La chose ne manque certes pas d’ambition, puisqu’il s’agit ni plus ni moins que « d’invoquer sur scène l’énergie puissante et intrinsèquement conflictuelle de l’existence ». Diable ! Les auteurs croient-ils faire preuve d’originalité ? On le croirait à les lire, comme si Shakespeare, Racine et tant d’autres tragédiens n’avaient jamais existé ! Après tout, dira-t-on, rien n’empêche d’essayer de faire aussi bien que ces éminences de la littérature. Risqué, quand même, et dans ces cas-là, il paraîtrait prudent de ne pas afficher ses intentions au départ…
Au départ une toile est posée sur le plateau. Elle porte un dessin multicolore fait de traits embrouillés. Au cas où nous n’aurions pas compris le secret de sa merveilleuse symétrie, les comédiens confectionneront in fine un dessin du même genre en jetant au hasard de la couleur liquide sur une toile : celle-ci repliée plusieurs fois fera apparaître, dépliée, une symétrie identique.
Une fois hissée, la première toile est devenue œuvre exposée dans un musée, une œuvre devant laquelle passent des visiteurs : sans commentaire puisque le spectacle est muet de bout en bout. Ce qui ne l’empêche pas d’être bavard, des inscriptions (en français et anglais) ne cessant d’être projetées sur des panneaux à l’avant-scène. Des formules définitives qui résument une philosophie dans laquelle on peine à repérer la moindre originalité. Puis dans une scène de rêve un des comédiens retrouve des personnes qu’il a connues, rencontres mimées sur le plateau par les autres comédiens. Ensuite et enfin vient la confection du deuxième tableau.

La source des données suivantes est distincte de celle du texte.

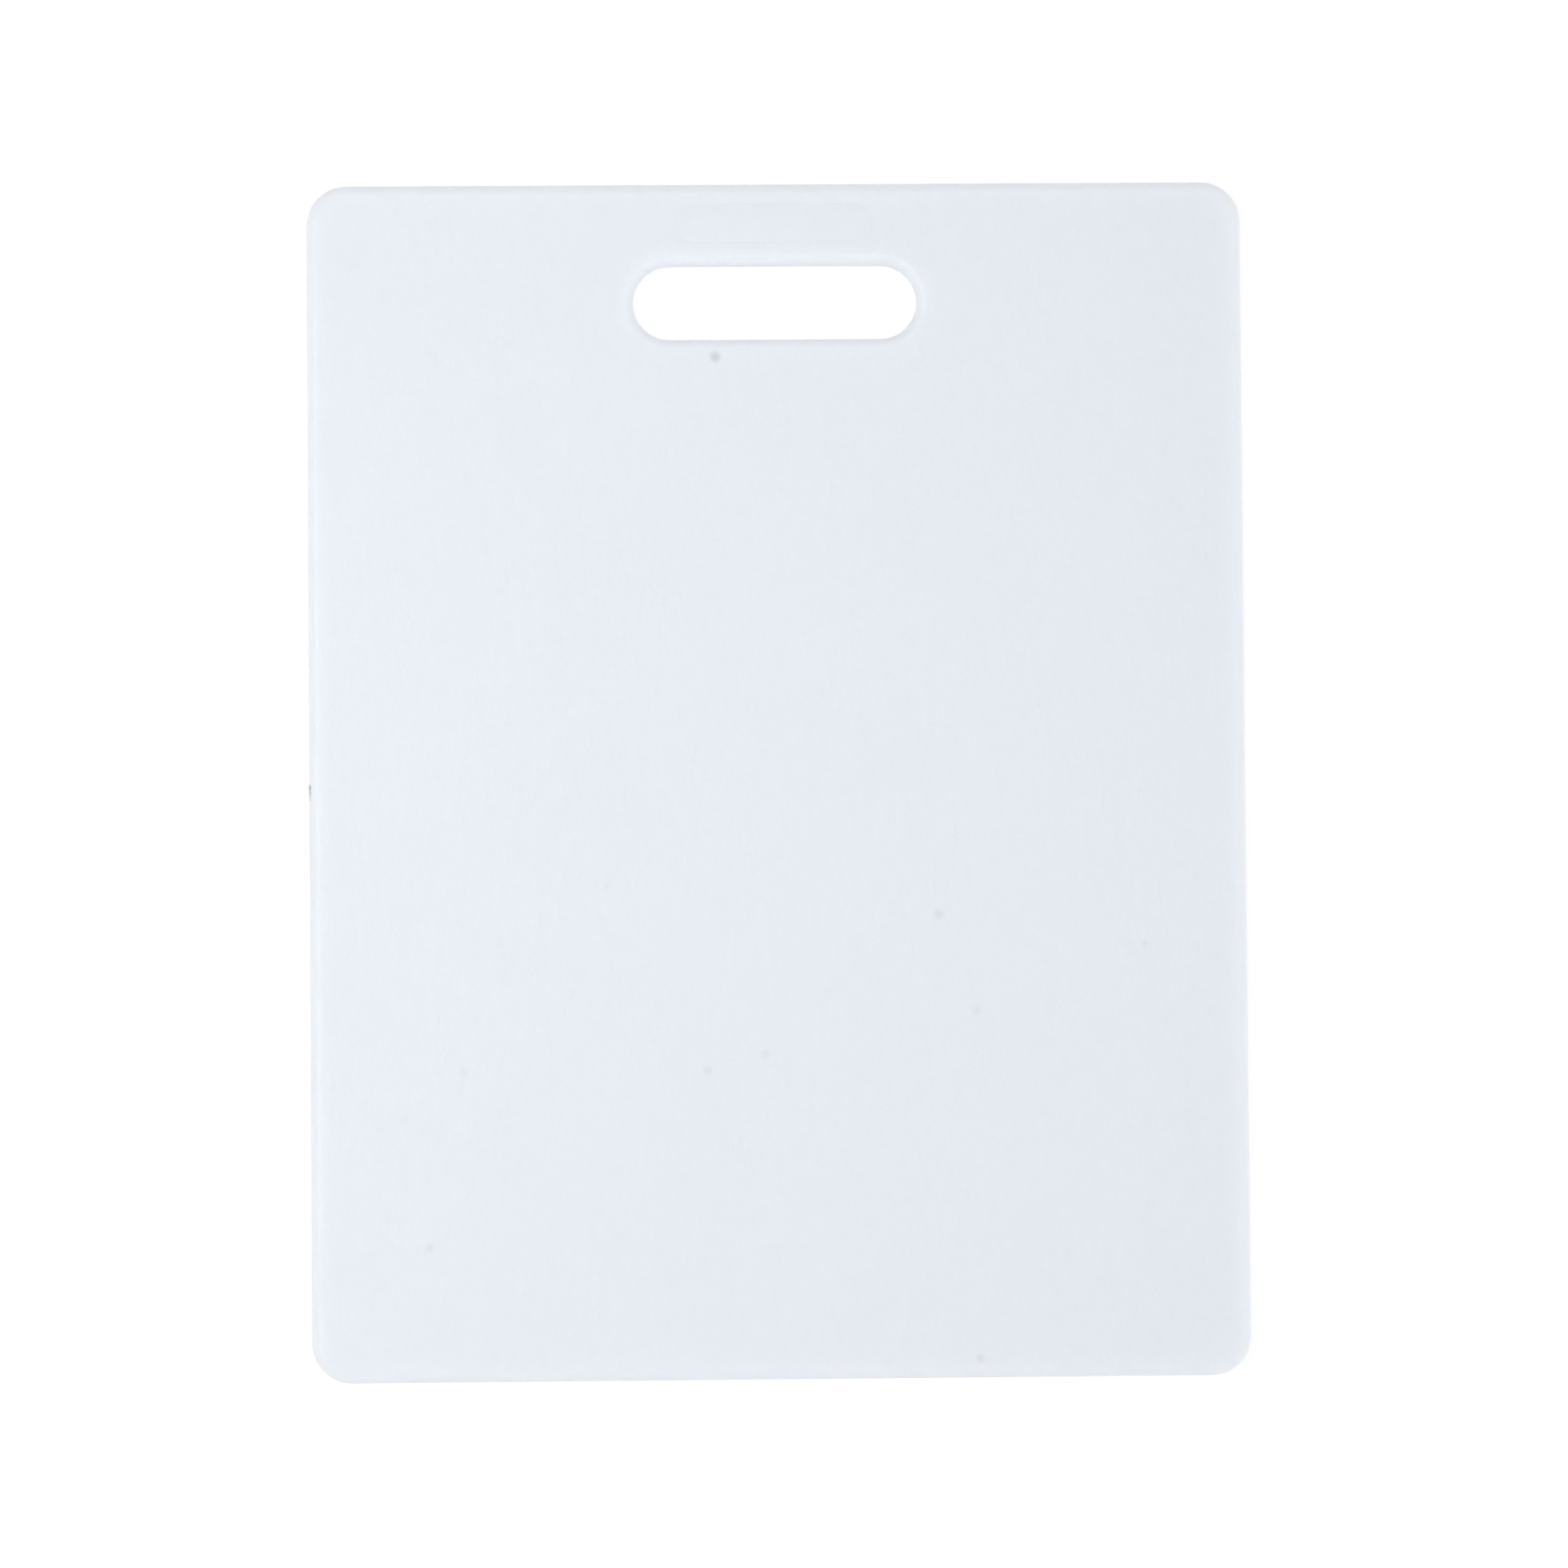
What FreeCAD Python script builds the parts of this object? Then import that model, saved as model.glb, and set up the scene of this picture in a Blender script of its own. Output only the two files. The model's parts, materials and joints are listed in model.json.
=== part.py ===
"""Moulded polyethylene cutting board with a hand slot, written as one STEP solid.

The board lies flat. The origin is the centre of its underside, +Z is up, +Y points to the end
with the hand slot, and X runs across the board. All sizes are in millimetres.
"""
import FreeCAD, Part
import math
import os

# Slab. Plan sizes are measured over the parting line, the widest place.
BOARD_WIDTH = 279.0  # X, nominal 11 in
BOARD_LENGTH = 356.0  # Y, nominal 14 in
BOARD_THICKNESS = 8.0  # Z
CORNER_RADIUS = 12.0  # the four corners in plan
EDGE_ROUND = 3.5  # rounding along the rim of both faces

# Hand slot: a stadium with full-radius ends, measured inside the parting line
SLOT_LENGTH = 84.5  # X
SLOT_WIDTH = 22.0  # Y
SLOT_FROM_END = 35.5  # from the board's end to the slot's middle
SLOT_ROUND = 3.0  # rounding along both mouths of the slot

# Parting line: the fine ridge where the two halves of the mould met
PARTING_PROUD = 0.12
PARTING_HEIGHT = 0.4

# Blank insert: the groove left on the cutting face by the edge of a plain mould insert
INSERT_LENGTH = 59.0  # X
INSERT_WIDTH = 12.0  # Y
INSERT_FROM_END = 12.0  # from the board's end to the insert's middle
INSERT_GROOVE_WIDTH = 0.6
INSERT_GROOVE_DEPTH = 0.06

# Gate scar: the trimmed stub on the -X edge where the mould was filled
GATE_LENGTH = 5.0  # Y
GATE_HEIGHT = 4.0  # Z
GATE_PROUD = 0.1  # beyond the wall beside the parting line
GATE_ROUND = 1.0  # its corners, seen from the side
GATE_Y = -3.0

MIDDLE_Z = BOARD_THICKNESS / 2
SLOT_Y = BOARD_LENGTH / 2 - SLOT_FROM_END
INSERT_Y = BOARD_LENGTH / 2 - INSERT_FROM_END
UP = FreeCAD.Vector(0, 0, 1)


def arc_edge(x, y, z, radius, start_degrees, end_degrees):
    circle = Part.Circle(FreeCAD.Vector(x, y, z), UP, radius)
    arc = Part.Arc(circle, math.radians(start_degrees), math.radians(end_degrees))
    return arc.toShape()


def rounded_block(width, length, radius, z, height):
    """A block centred on Z with its four upright corners rounded."""
    block = Part.makeBox(width, length, height, FreeCAD.Vector(-width / 2, -length / 2, z))
    upright = [edge for edge in block.Edges if abs(edge.Length - height) < 1e-6]
    return block.makeFillet(radius, upright)


def stadium_block(length, width, y, z, height):
    """A block with two straight sides along X and a half circle at each end."""
    radius = width / 2
    reach = length / 2 - radius
    ring = Part.Wire([
        Part.makeLine(FreeCAD.Vector(-reach, y - radius, z), FreeCAD.Vector(reach, y - radius, z)),
        arc_edge(reach, y, z, radius, -90, 90),
        Part.makeLine(FreeCAD.Vector(reach, y + radius, z), FreeCAD.Vector(-reach, y + radius, z)),
        arc_edge(-reach, y, z, radius, 90, 270),
    ])
    return Part.Face(ring).extrude(UP * height)


def rim_edges(solid, inside_slot):
    """The edges of both faces, round the slot or round the outline."""
    chosen = []
    for edge in solid.Edges:
        box = edge.BoundBox
        on_a_face = box.ZLength < 1e-6
        near_slot = abs(box.Center.x) < BOARD_WIDTH / 3 and abs(box.Center.y - SLOT_Y) < SLOT_WIDTH
        if on_a_face and near_slot == inside_slot:
            chosen.append(edge)
    return chosen


def make_slab():
    """The board up to its side walls, with the slot through it and every rim rounded."""
    slab = rounded_block(
        BOARD_WIDTH - 2 * PARTING_PROUD,
        BOARD_LENGTH - 2 * PARTING_PROUD,
        CORNER_RADIUS - PARTING_PROUD,
        0,
        BOARD_THICKNESS,
    )
    slot = stadium_block(
        SLOT_LENGTH + 2 * PARTING_PROUD, SLOT_WIDTH + 2 * PARTING_PROUD, SLOT_Y, 0, BOARD_THICKNESS
    )
    slab = slab.cut(slot)
    slab = slab.makeFillet(EDGE_ROUND, rim_edges(slab, inside_slot=False))
    return slab.makeFillet(SLOT_ROUND, rim_edges(slab, inside_slot=True))


def make_parting_line():
    """A thin plate at mid thickness that stands proud of the outer wall and the slot's wall."""
    low = MIDDLE_Z - PARTING_HEIGHT / 2
    plate = rounded_block(BOARD_WIDTH, BOARD_LENGTH, CORNER_RADIUS, low, PARTING_HEIGHT)
    slot = stadium_block(SLOT_LENGTH, SLOT_WIDTH, SLOT_Y, low, PARTING_HEIGHT)
    return plate.cut(slot)


def make_insert_groove():
    """The shallow stadium-shaped groove in the cutting face."""
    low = BOARD_THICKNESS - INSERT_GROOVE_DEPTH
    outer = stadium_block(INSERT_LENGTH, INSERT_WIDTH, INSERT_Y, low, 2 * INSERT_GROOVE_DEPTH)
    inner = stadium_block(
        INSERT_LENGTH - 2 * INSERT_GROOVE_WIDTH,
        INSERT_WIDTH - 2 * INSERT_GROOVE_WIDTH,
        INSERT_Y,
        low,
        2 * INSERT_GROOVE_DEPTH,
    )
    return outer.cut(inner)


def make_gate_scar():
    """The trimmed gate, standing out of the -X wall and rooted inside the slab."""
    root = 1.0
    wall_x = -BOARD_WIDTH / 2 + PARTING_PROUD
    corner = FreeCAD.Vector(wall_x - GATE_PROUD, GATE_Y - GATE_LENGTH / 2, MIDDLE_Z - GATE_HEIGHT / 2)
    stub = Part.makeBox(root + GATE_PROUD, GATE_LENGTH, GATE_HEIGHT, corner)
    along_x = [edge for edge in stub.Edges if edge.BoundBox.XLength > GATE_PROUD]
    return stub.makeFillet(GATE_ROUND, along_x)


def make_board():
    board = make_slab().fuse([make_parting_line(), make_gate_scar()])
    return board.cut(make_insert_groove()).removeSplitter()


os.makedirs("parts", exist_ok=True)
board = make_board()
board.Solids[0].exportStep("parts/board.step")
print("board: valid", board.isValid(), "solids", len(board.Solids), "volume", round(board.Volume), "mm3")
print("box", board.optimalBoundingBox())
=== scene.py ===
"""Looks of the moulded cutting board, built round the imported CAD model. All sizes are in metres."""
import json
import math

import bmesh
import bpy
from mathutils import Matrix, Vector, geometry, noise


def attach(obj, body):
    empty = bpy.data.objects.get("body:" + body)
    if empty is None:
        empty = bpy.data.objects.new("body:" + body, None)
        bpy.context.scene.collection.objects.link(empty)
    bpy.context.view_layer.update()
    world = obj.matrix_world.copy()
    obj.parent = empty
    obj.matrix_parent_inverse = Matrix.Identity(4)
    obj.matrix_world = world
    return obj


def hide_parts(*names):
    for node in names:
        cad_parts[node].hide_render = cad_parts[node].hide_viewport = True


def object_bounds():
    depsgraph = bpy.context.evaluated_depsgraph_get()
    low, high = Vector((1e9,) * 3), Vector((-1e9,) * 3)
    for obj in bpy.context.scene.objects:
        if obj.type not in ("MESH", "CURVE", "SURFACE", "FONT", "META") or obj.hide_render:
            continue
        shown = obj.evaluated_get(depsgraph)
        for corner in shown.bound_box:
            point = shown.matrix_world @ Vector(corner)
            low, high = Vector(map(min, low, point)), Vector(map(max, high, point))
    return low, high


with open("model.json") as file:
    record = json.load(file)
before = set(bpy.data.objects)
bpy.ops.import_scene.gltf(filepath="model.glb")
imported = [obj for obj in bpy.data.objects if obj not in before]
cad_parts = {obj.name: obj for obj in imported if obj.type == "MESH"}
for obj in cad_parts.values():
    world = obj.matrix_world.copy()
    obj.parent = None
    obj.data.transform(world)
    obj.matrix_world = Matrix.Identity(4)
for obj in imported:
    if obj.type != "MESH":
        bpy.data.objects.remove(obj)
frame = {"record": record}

# ---------------------------------------------------------------- the CAD frame
CAD_LOW, CAD_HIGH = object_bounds()
MOUNTS = {mount["name"]: Vector(mount["pos_m"]) for mount in frame["record"]["mounts"]}
HALF_WIDTH = CAD_HIGH.x  # over the parting line
HALF_LENGTH = CAD_HIGH.y
THICKNESS = CAD_HIGH.z
MIDDLE_Z = THICKNESS / 2
SLOT_CENTRE = MOUNTS["hang_slot"].xy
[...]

On n’ose pas imaginer combien cela peut coûter de faire venir un tel nanar au festival. Quand on songe à toutes les troupes du OFF qui se saignent aux quatre veines pour avoir le droit de montrer leurs productions, souvent de grande qualité et bien souvent sans aucun retour des programmateurs, on ne peut s’empêcher de penser que le monde est mal fait, en tout cas que la justice n’est pas du monde du théâtre.